Pasal 66 PP 18/2021 berbunyi seperti aturan yang masuk akal : jika tanah sudah berubah bentuk karena peristiwa alam (misalnya tenggelam, longsor, atau berubah menjadi parkiran tanpa izin), maka tanah tersebut dinyatakan musnah dan haknya dihapus. Namun, mari kita telaah lebih dalam:

  • Ayat (1): "Tanah yang tidak bisa dikenali lagi karena peristiwa alam dinyatakan sebagai Tanah Musnah, dan haknya dihapus."
    • Terjemahan bebas: "Kalau tanahmu lenyap karena bencana, hakmu ikut lenyap. Harap maklum!"
  • Ayat (3): "Pemegang hak diberi prioritas untuk melakukan rekonstruksi atau reklamasi sebelum tanahnya dinyatakan musnah."
    • Terjemahan bebas: "Kami kasih kesempatan kok, tapi kalau nggak cepat ya wassalam!"
  • Ayat (4): "Jika rekonstruksi dilakukan oleh pemerintah atau pihak lain, pemegang hak mendapat bantuan dana kerohiman."
    • Terjemahan bebas: "Selamat, Anda kehilangan tanah dan dapat uang penghibur!"


Dengan kata lain, aturan ini menawarkan ilusi bahwa pemilik tanah masih punya kendali, padahal setelah tanah dinyatakan musnah, hak mereka juga "dianggap almarhum."


2. Tanah Musnah karena Abrasi atau Diabrasikan?

Salah satu hal yang paling mencurigakan dalam konsep Tanah Musnah adalah bagaimana tanah di kawasan pesisir dapat "hilang" bukan hanya karena abrasi alamiah, tetapi juga karena diabrasikan secara sengaja oleh kepentingan tertentu. Dalam banyak kasus, tanah di pesisir yang terkena abrasi otomatis dinyatakan sebagai Tanah Musnah, sehingga pemilik kehilangan haknya. Namun, bagaimana jika tanah sebenarnya masih ada, tetapi dengan sengaja dinyatakan hilang karena abrasi? Inilah yang disebut sebagai tanah yang "diabrasikan" secara administratif.

  • Tanah yang musnah karena abrasi alami: Benar-benar hilang oleh gelombang laut tanpa campur tangan manusia.
  • Tanah yang "diabrasikan": Tanah yang sebenarnya masih ada, tetapi dinyatakan sebagai tanah musnah secara hukum, sehingga pemilik kehilangan haknya secara administratif.

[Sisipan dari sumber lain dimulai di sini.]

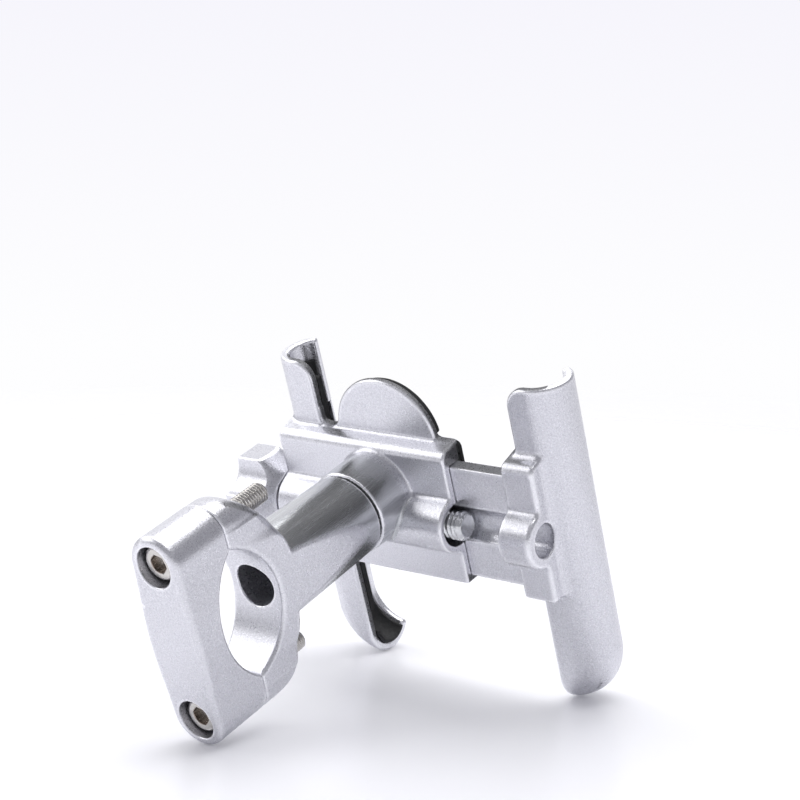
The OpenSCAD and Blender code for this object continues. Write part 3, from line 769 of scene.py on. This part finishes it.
def make_floor():
    """Pale floor that fades out with distance, so that it has no horizon, and that glows faintly as painted
    light.
    """
    reach = 1.5
    side = Vector((1, 0, 0))
    ahead = Vector((0, math.cos(tilt), math.sin(tilt)))
    centre = floor_up * (floor_height * MM)
    signs = ((-1, -1), (1, -1), (1, 1), (-1, 1))
    corners = [centre + side * a * reach + ahead * b * reach for a, b in signs]
    floor = staged("floor", [tuple(c) for c in corners], [(0, 1, 2, 3)])
    made = bpy.data.materials.new("floor_white")
    made.use_nodes = True
    tree = made.node_tree
    shader = tree.nodes["Principled BSDF"]
    white = ramp(tree, grain(tree, 60), (0.86, 0.86, 0.89), (0.89, 0.89, 0.92))
    tree.links.new(white, shader.inputs["Base Color"])
    shader.inputs["Roughness"].default_value = 0.28
    shader.inputs["Specular IOR Level"].default_value = 0.3
    # Painted light: the floor glows. For the camera the glow is even; for light bounced onto the object and
    # for its reflections the glow grows towards one side.
    shader.inputs["Emission Color"].default_value = (0.97, 0.97, 1.0, 1)
    path = node(tree, "ShaderNodeLightPath")
    spot = node(tree, "ShaderNodeTexCoord")
    across = node(tree, "ShaderNodeVectorMath", operation="DOT_PRODUCT")
    across.inputs[1].default_value = (-0.68, -0.73, 0)
    tree.links.new(spot.outputs["Object"], across.inputs[0])
    glow = node(tree, "ShaderNodeMixRGB")
    tree.links.new(path.outputs["Is Camera Ray"], glow.inputs["Fac"])
    tree.links.new(ramp(tree, across.outputs["Value"], 0.0, 0.18, -0.12, 0.15), glow.inputs[1])
    glow.inputs[2].default_value = (0.11, 0.11, 0.11, 1)
    tree.links.new(glow.outputs["Color"], shader.inputs["Emission Strength"])
    place = node(tree, "ShaderNodeTexCoord")
    away = node(tree, "ShaderNodeVectorMath", operation="LENGTH")
    tree.links.new(place.outputs["Object"], away.inputs[0])
    clear = node(tree, "ShaderNodeBsdfTransparent")
    fade = node(tree, "ShaderNodeMixShader")
    tree.links.new(ramp(tree, away.outputs["Value"], 0.0, 1.0, 0.16, 0.50), fade.inputs["Fac"])
    tree.links.new(shader.outputs["BSDF"], fade.inputs[1])
    tree.links.new(clear.outputs["BSDF"], fade.inputs[2])
    one_sided(tree, fade.outputs["Shader"])
    paint(floor, made)


def make_world():
    """The camera sees a plain pale backdrop. The object sees a pale floor and wall, and a greyer room."""
    world = bpy.data.worlds.new("studio")
    world.use_nodes = True
    bpy.context.scene.world = world
    tree = world.node_tree
    place = node(tree, "ShaderNodeTexCoord")
    height = node(tree, "ShaderNodeVectorMath", operation="DOT_PRODUCT")
    height.inputs[1].default_value = tuple(floor_up)
    tree.links.new(place.outputs["Generated"], height.inputs[0])
    rise = ramp(tree, height.outputs["Value"], 0.0, 1.0, -0.13, 0.07)
    backdrop = ramp(tree, rise, (0.99, 0.99, 1.0), (0.91, 0.90, 0.97), 0.0, 1.0)
    room = ramp(tree, rise, (0.90, 0.90, 0.94), (0.34, 0.34, 0.37), 0.5, 1.0)
    behind = node(tree, "ShaderNodeVectorMath", operation="DOT_PRODUCT")
    behind.inputs[1].default_value = (0.68, -0.73, 0.08)
    tree.links.new(place.outputs["Generated"], behind.inputs[0])
    wall = node(tree, "ShaderNodeMixRGB")
    tree.links.new(ramp(tree, behind.outputs["Value"], 0.0, 1.0, 0.72, 0.94), wall.inputs["Fac"])
    tree.links.new(room, wall.inputs[1])
    wall.inputs[2].default_value = (0.96, 0.96, 0.99, 1)
    path = node(tree, "ShaderNodeLightPath")
    mix = node(tree, "ShaderNodeMixRGB")
    tree.links.new(path.outputs["Is Camera Ray"], mix.inputs["Fac"])
    tree.links.new(wall.outputs["Color"], mix.inputs[1])
    tree.links.new(backdrop, mix.inputs[2])
    tree.links.new(mix.outputs["Color"], tree.nodes["Background"].inputs["Color"])


def area_light(name, place, target, width, height, power):
    lamp = bpy.data.lights.new(name, "AREA")
    lamp.shape = "RECTANGLE"
    lamp.size = width
    lamp.size_y = height
    lamp.energy = power
    made = bpy.data.objects.new(name, lamp)
    made.location = place
    made.rotation_euler = (Vector(target) - Vector(place)).to_track_quat("-Z", "Y").to_euler()
    bpy.context.scene.collection.objects.link(made)


def make_camera():
    forward = Vector((0.62091, -0.67453, -0.39935)).normalized()
    up = Vector((0.10652, -0.43212, 0.89550))
    right = forward.cross(up).normalized()
    up = right.cross(forward)
    lens = bpy.data.cameras.new("camera")
    lens.lens = 95.33
    lens.sensor_width = 36
    lens.clip_start = 0.01
    made = bpy.data.objects.new("camera", lens)
    turn = Matrix((right, up, -forward)).transposed()
    made.matrix_world = Matrix.Translation(Vector((-0.31766, 0.33887, 0.22170))) @ turn.to_4x4()
    bpy.context.scene.collection.objects.link(made)
    bpy.context.scene.camera = made


def dark_card():
    """A black card where the phone would be. Only reflections see it, as they would see the phone."""
    low_x, high_x = (MOVING_TURN_X - RIM_AT - 4.5) * MM, (FIXED_TURN_X + RIM_AT + 4.5) * MM
    low_z, high_z = (TURN_Z - 10) * MM, 0.107
    corners = [(high_x, 0, low_z), (low_x, 0, low_z), (low_x, 0, high_z), (high_x, 0, high_z)]
    card = staged("reflection_card", corners, [(0, 1, 2, 3)])
    made = bpy.data.materials.new("card_black")
    made.use_nodes = True
    tree = made.node_tree
    shader = tree.nodes["Principled BSDF"]
    tree.links.new(ramp(tree, grain(tree, 40), (0.010, 0.010, 0.012), (0.014, 0.014, 0.016)),
                   shader.inputs["Base Color"])
    shader.inputs["Roughness"].default_value = 0.35
    one_sided(tree, shader.outputs["BSDF"])
    paint(card, made)
    card.visible_camera = False
    card.visible_diffuse = False
    card.visible_shadow = False
    card.visible_transmission = False


make_floor()
make_world()
make_camera()
dark_card()
area_light("top_softbox", (0.02, -0.34, 0.66), (0, 0.02, 0), 0.8, 0.7, 5.0)
area_light("left_softbox", (0.60, 0.12, 0.50), (0, 0.03, 0), 0.9, 0.5, 2.5)
bpy.context.scene.view_settings.view_transform = "Standard"
bpy.context.scene.view_settings.look = "None"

Contoh konkret dari praktik ini adalah kasus pagar laut dan sertifikat Hak Guna Bangunan (HGB) di laut. Beberapa pengembang besar pernah menggunakan strategi ini untuk menguasai wilayah pesisir. Mereka mengajukan laporan bahwa tanah di tepi laut telah terkena abrasi dan tidak lagi bisa dimanfaatkan, padahal kenyataannya tanah tersebut masih ada dan hanya "dinilai" telah hilang secara administratif. Setelah tanah dinyatakan musnah, pengembang kemudian mendapatkan izin untuk melakukan reklamasi dan membangun properti di atasnya, sementara pemilik asli kehilangan haknya tanpa ganti rugi yang sesuai.

Dengan kata lain, tanah musnah bisa jadi bukan sekadar bencana alam, tetapi juga strategi legal untuk menghilangkan hak kepemilikan!


KESIMPULAN

Dari uraian di atas, jelas bahwa Pasal 66 bukanlah sekadar aturan untuk menangani tanah yang hilang akibat bencana alam, tetapi dapat digunakan sebagai alat sistematis untuk merampas tanah rakyat tanpa ganti rugi yang sesuai. Oleh karena itu, pasal ini perlu segera dicabut atau direvisi agar tidak menjadi alat legalisasi perampokan tanah dengan dalih abrasi atau bencana alam.

Jika tidak, maka Pasal 66 PP 18/2021 bisa menjadi aturan emas bagi mereka yang ingin mendapatkan tanah tanpa repot... dengan modal "peristiwa alam."


PENUTUP

Dalam dunia hukum, ada banyak cara untuk "merapikan" hak atas tanah, tetapi jika Pasal 66 PP 18/2021 diterapkan, maka tanah yang seharusnya "musnah" hanya untuk sementara, sementara pemiliknya musnah dari catatan kepemilikan tanah selamanya !

Jadi, jika suatu hari Anda melihat tanah Anda "hilang" dan tiba-tiba menjadi kompleks perumahan mewah, jangan heran! Itu hanya "strategi legal" yang sudah dirancang dengan baik.

"Tanah boleh musnah, tapi akal sehat harus tetap hidup!"